If you have followed this blog for any length of time, you will probably have worked out who some of my most favourite authors are. One of these authors has embarked on an adventure and a challenge into the unknown and is going to delight us as readers.
The Seven Sisters by Lucinda Riley is the first of what is going to be seven (yes seven!) novels.
I was lucky enough in September to get a sneak preview of this book and a wonderful lunch with the author herself as well as some fellow bloggers and lovers of reading. (More of that in another post).
Here is a short video about the inspiration behind the idea of The Seven Sisters
What has fascinated me even before picking up this book to read is the background, the inspiration and the reality behind The Seven Sisters. So what do we know?
In astronomy:
The Pleiades, also known as ‘The Seven Sisters’, is the nearest star cluster to earth situated between 434 and 446 light years away. The cluster is the source of the names of each of the sisters in The Seven Sisters series.
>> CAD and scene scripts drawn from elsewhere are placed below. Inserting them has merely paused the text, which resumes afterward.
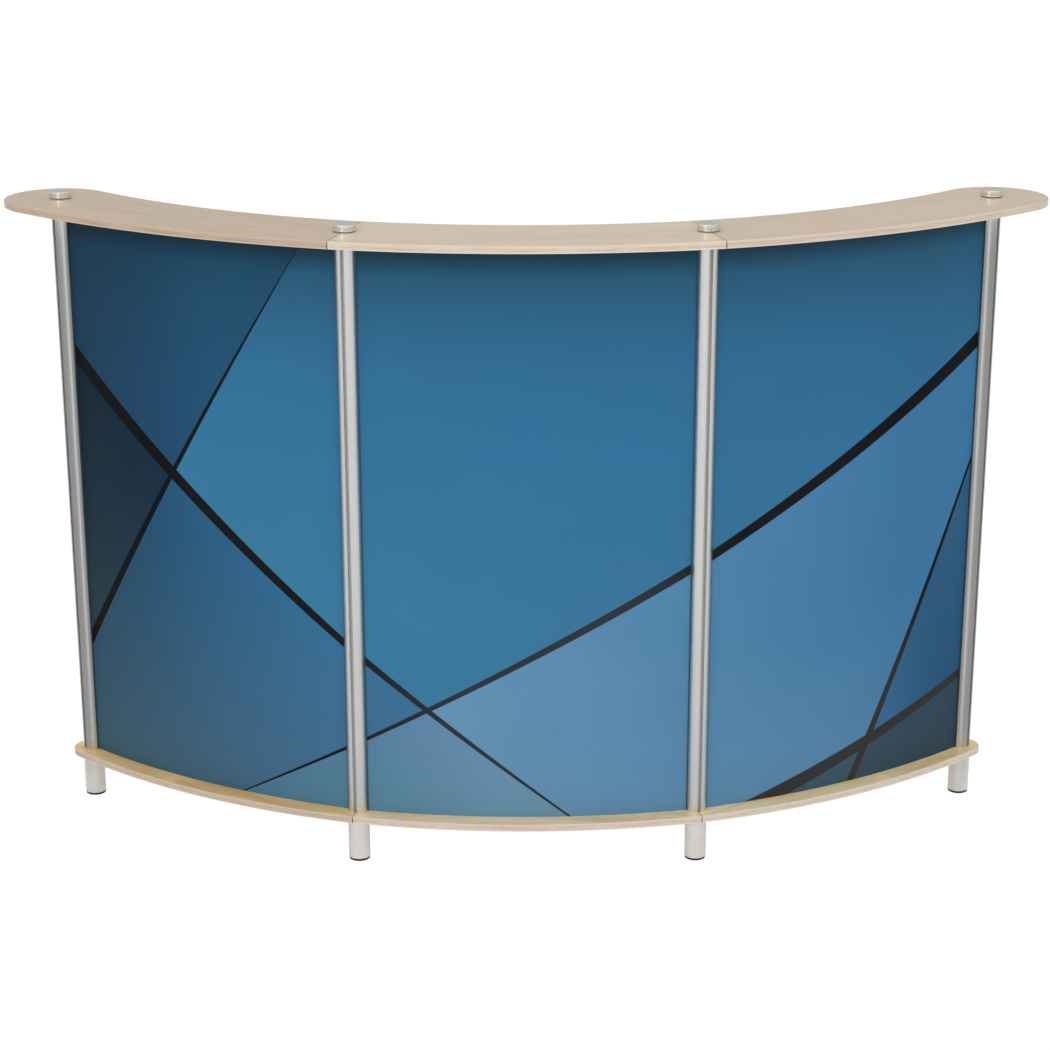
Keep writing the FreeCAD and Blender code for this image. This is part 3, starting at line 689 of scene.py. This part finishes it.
world = bpy.data.worlds.new("studio")
scene.world = world
world.use_nodes = True
wt = world.node_tree
wt.nodes.clear()
wo = wt.nodes.new("ShaderNodeOutputWorld")
wb = wt.nodes.new("ShaderNodeBackground")
tc = wt.nodes.new("ShaderNodeTexCoord")
sep = wt.nodes.new("ShaderNodeSeparateXYZ")
mr = wt.nodes.new("ShaderNodeMapRange")
mr.inputs["From Min"].default_value = -0.1
mr.inputs["From Max"].default_value = 0.9
mr.inputs["To Min"].default_value = 0.785
mr.inputs["To Max"].default_value = 0.87
wt.links.new(tc.outputs["Generated"], sep.inputs[0])
wt.links.new(sep.outputs[2], mr.inputs["Value"])
# the front wall of the studio is lit more than the back one
lean = wt.nodes.new("ShaderNodeMath")
lean.operation = "MULTIPLY_ADD"
wt.links.new(sep.outputs[1], lean.inputs[0])
lean.inputs[1].default_value = -0.36
lean.inputs[2].default_value = 1.0
both = wt.nodes.new("ShaderNodeMath")
both.operation = "MULTIPLY"
wt.links.new(mr.outputs["Result"], both.inputs[0])
wt.links.new(lean.outputs[0], both.inputs[1])
wt.links.new(both.outputs[0], wb.inputs["Strength"])
wb.inputs["Color"].default_value = (1.0, 0.995, 0.985, 1.0)
wt.links.new(wb.outputs[0], wo.inputs["Surface"])


def softbox(name, place, target, wide, tall, watts, mirrored=True):
    data = bpy.data.lights.new(name, "AREA")
    data.shape, data.size, data.size_y = "RECTANGLE", wide, tall
    data.energy = watts
    ob = bpy.data.objects.new(name, data)
    ob.location = place
    ob.rotation_euler = (Vector(target) - Vector(place)).to_track_quat("-Z", "Y").to_euler()
    ob.visible_camera = False
    ob.visible_glossy = mirrored        # its glare would bleach the lacquered worktop
    scene.collection.objects.link(ob)
    return ob


softbox("softbox_left", (-1.60, -2.75, 1.75), (-0.1, 0.0, 0.95), 0.60, 1.7, 6.5)
softbox("softbox_right", (1.75, -2.85, 1.75), (0.1, 0.0, 0.95), 0.60, 1.7, 8.0, False)

cam_data = bpy.data.cameras.new("photo_camera")
cam_data.sensor_fit = "HORIZONTAL"
cam_data.sensor_width = 36.0
cam_data.lens = 92.33
cam_data.shift_y = 0.1213
cam_data.clip_start, cam_data.clip_end = 0.05, 200.0
cam = bpy.data.objects.new("photo_camera", cam_data)
scene.collection.objects.link(cam)
cam.rotation_mode = "XYZ"
look = (Matrix.Rotation(math.radians(-0.074), 4, "Z")
        @ Matrix.Rotation(math.radians(90.0 - 19.992), 4, "X")
        @ Matrix.Rotation(math.radians(-0.077), 4, "Z"))
cam.matrix_world = Matrix.Translation((-0.00846, -4.08845, 1.79371)) @ look
scene.camera = cam
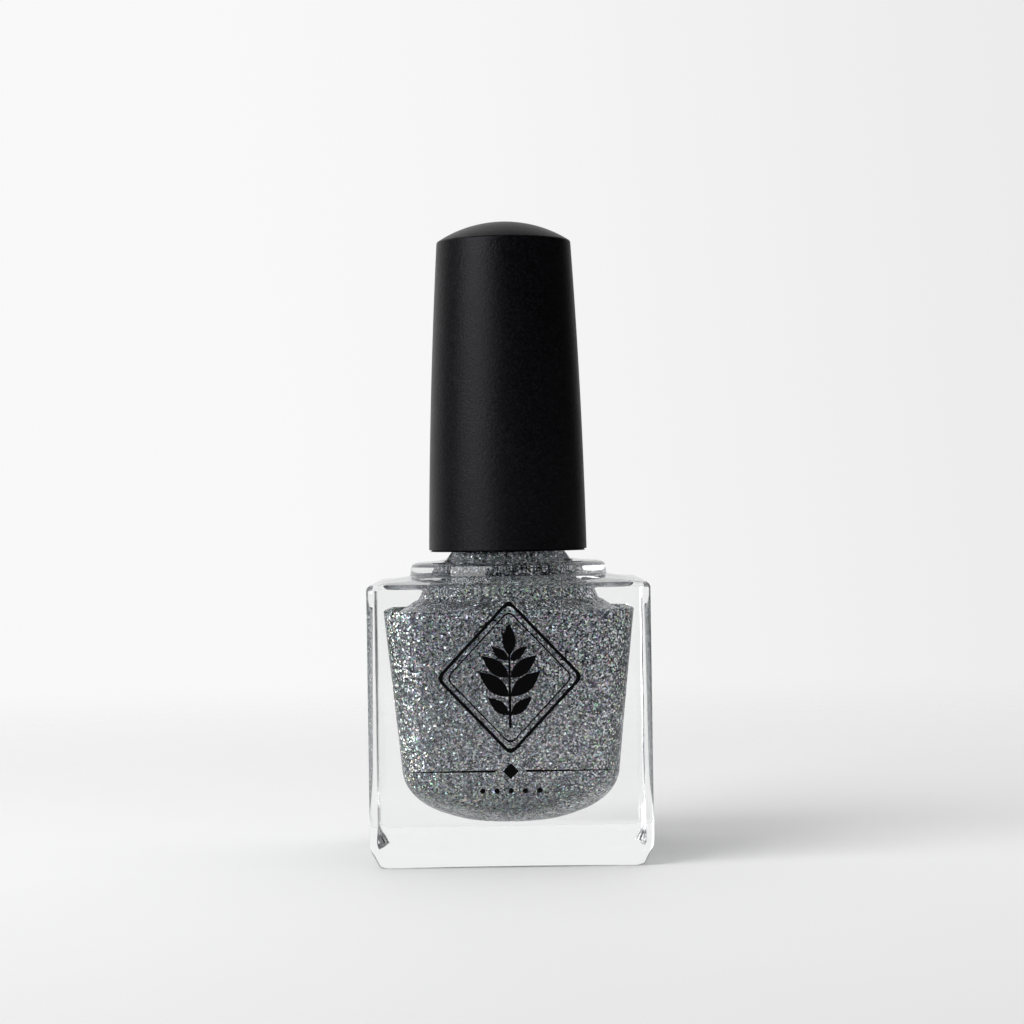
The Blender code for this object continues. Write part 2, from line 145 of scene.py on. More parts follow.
# ---- view --------------------------------------------------------------------------------------
CAMERA_DISTANCE = 318.7 * MM
CAMERA_HEIGHT = 39.95 * MM
CAMERA_ASIDE = 0.55 * MM
CAMERA_ROLL = 0.86
FOCAL_IN_FRAME_WIDTHS = 2.63671875
FLOOR_RADIUS = 0.6


# ---- outlines ----------------------------------------------------------------------------------

def arc(centre, radii, start, end, steps):
    """Points (across, up) of an elliptical arc between two angles in degrees."""
    points = []
    for step in range(steps + 1):
        angle = math.radians(start + (end - start) * step / steps)
        points.append((centre[0] + radii[0] * math.cos(angle), centre[1] + radii[1] * math.sin(angle)))
    return points


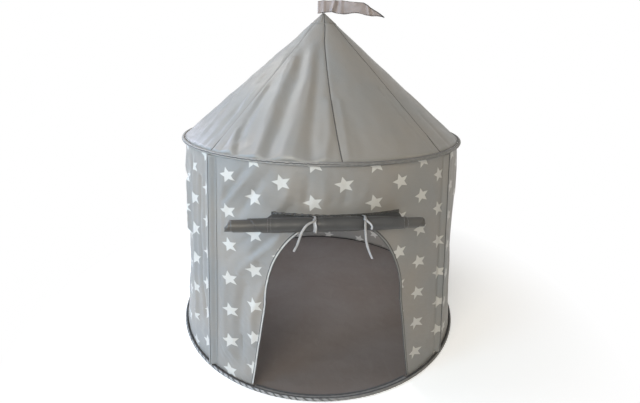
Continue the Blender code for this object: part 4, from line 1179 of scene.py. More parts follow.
def build_roof_cap():
    """The doubled patch over the apex, from a cone that is shaped and hemmed, with the front seam on it as a
    dark strip of painted shade.
    """
    foot, top = 0.049, 0.0034
    rise = 0.0011 / math.cos(ROOF_PITCH)
    cap = primitive(
        bpy.ops.mesh.primitive_cone_add, "roof_cap_cloth", vertices=96, radius1=foot, radius2=top,
        depth=roof_height(top) - roof_height(foot), end_fill_type="NOTHING",
        location=(0.0, 0.0, (roof_height(top) + roof_height(foot)) / 2 + rise),
    )
    bpy.ops.object.transform_apply(location=True, rotation=True, scale=True)
    edit_all()
    bpy.ops.mesh.subdivide(number_cuts=9, quadcorner="INNERVERT")
    end_edit()
    points = mesh_points(cap)
    radius = np.hypot(points[:, 0], points[:, 1])
    azimuth = np.degrees(np.arctan2(points[:, 0], -points[:, 1]))
    hem = bell(foot - radius, 0.006)
    wave = ripple(np.radians(azimuth) * 0.05, radius, 0.016, 31)
    dart = ridge(points, roof_place(-9.0, np.array([0.010, 0.040])), 0.0022)
    relief = 0.0005 * wave * (1.0 - hem) + 0.0002 * hem - 0.0034 * dart
    points[:, 2] = roof_points(azimuth, radius)[:, 2] + rise + relief
    set_mesh_points(cap, points)
    set_cloth_uv(cap, lambda spot: (spot.x, spot.y))
    cap.data.materials.append(look_of("cap"))
    cap.data.shade_smooth()
    weld(cap)
    dress(cap, 0.0009, "roof_cloth", "roof_cap")
    azimuth = np.linspace(-180.0, 180.0, 181)
    line = roof_points(azimuth, foot - 0.003, rise + 0.0010)
    stitches = sew("roof_cap_stitches", [(line, roof_normal(azimuth))], "roof_thread", 0.0004, "roof_cloth")
    # The front seam over the cap is a dark strip: painted shade, carrying on the seam's shade line.
    along = np.linspace(0.008, foot - 0.001, 24)
    front = np.zeros_like(along)
    route = roof_points(front, along, rise + 0.0006)
    section = mirrored((0.0015, 0.0), (0.0008, 0.0007))
    seam = band("roof_cap_seam_shade", route, roof_normal(seam_drawn(front, along)), section, look_of("trim"))
    turn_outward(seam)
    dress(seam, 0.0004, "roof_cloth")


def turn_outward(obj):
    """Flips the faces if most of them look towards the tent's axis."""
    total = 0.0
    for face in obj.data.polygons:
        total += face.area * (face.normal.x * face.center.x + face.normal.y * face.center.y)
    if total < 0.0:
        obj.data.flip_normals()


def build_roof():
    roof = build_roof_sheet()
    build_roof_seams()
    build_roof_cap()


# Bindings


def hoop_ring(name, centre_radius, height, columns, wrinkle, slant, node):
    """A sewn tube round a hoop, its skin drawn into slanting wrinkles on the slack left side."""
    azimuth = np.linspace(-180.0, 180.0, columns + 1)[None]
    angle = np.radians(np.linspace(-180.0, 180.0, 29))[:, None]
    around = np.radians(azimuth) * centre_radius
    slack = 0.2 + 0.8 * left_side(azimuth)
    strength = np.clip(0.5 + 0.5 * ripple(around, 0.0 * around, 0.09, 41), 0.0, 1.2)
    lay = around + slant * angle
    drawn = np.sin(lay * 2.0 * np.pi / 0.017 + 2.2 * ripple(around, 0.0 * around, 0.06, 42))
    skin = 1.0 + wrinkle * slack * strength * np.clip(drawn, -1.0, 0.5)
    skin = skin + 0.02 * ripple(around, angle * 0.004, 0.012, 43)
    skin = np.where(np.sin(angle) < -0.6, np.minimum(skin, 1.0), skin)
    skin = 1.0 + (skin - 1.0) * smoothstep((180.0 - np.abs(azimuth)) / 4.0)
    tube = HOOP_TUBE * skin
    points = polar(azimuth, centre_radius + tube * np.cos(angle), height + tube * np.sin(angle))
    ring = sheet(name, points, pile(around, angle / FULL_TURN), look_of("ring_tape"))
    weld(ring)
    ride(ring, "tent", "binding_tape", node)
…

The Pleiades is positioned near the shoulder of Taurus (The Bull), the larger constellation to the right of Orion’s Belt. Each of the stars is over 100 times brighter than our sun, and the human eye, from any country on the globe, can see at least six stars, with a seventh which varies in brightness and is not always visible – the reason for this fluctuation in brightness is still unknown. Some people with exceptional eyesight claim to be able to see up to 20 stars in the cluster without the aid of a telescope.
Not only do they feature in astronomy, but The Seven Sisters are tied up with myths and legends of the past. Greeks, Aboriginal, Hindu, the list seems endless.
But for all this background you do not need to know any of it to be able to read this novel. If like me you have read around it, all it is going to do is enrich the actual novel.
And whilst we get to meet all the sisters in the first opening chapters of the novel, it is the story of Maia, the eldest daughter and the one seen as the ‘mother’ and the ‘carer’. In legend the story goes that despite her beauty, she was a shy, waif like woman who preferred her own company and lived alone in the caves. At one time, her star shone brighter than any of the others. However, the next sister’s star, Alcyone, now shines brighter – which some say symbolises sibling rivalry between the two sisters in the past.
The Seven Sisters is published by Pan Macmillan and is out on 6th November.
I have read the first 100 pages and could wax lyrical about them now, but I am so excited to be reading the book, that it will have to wait. There will be more about this book over the coming days.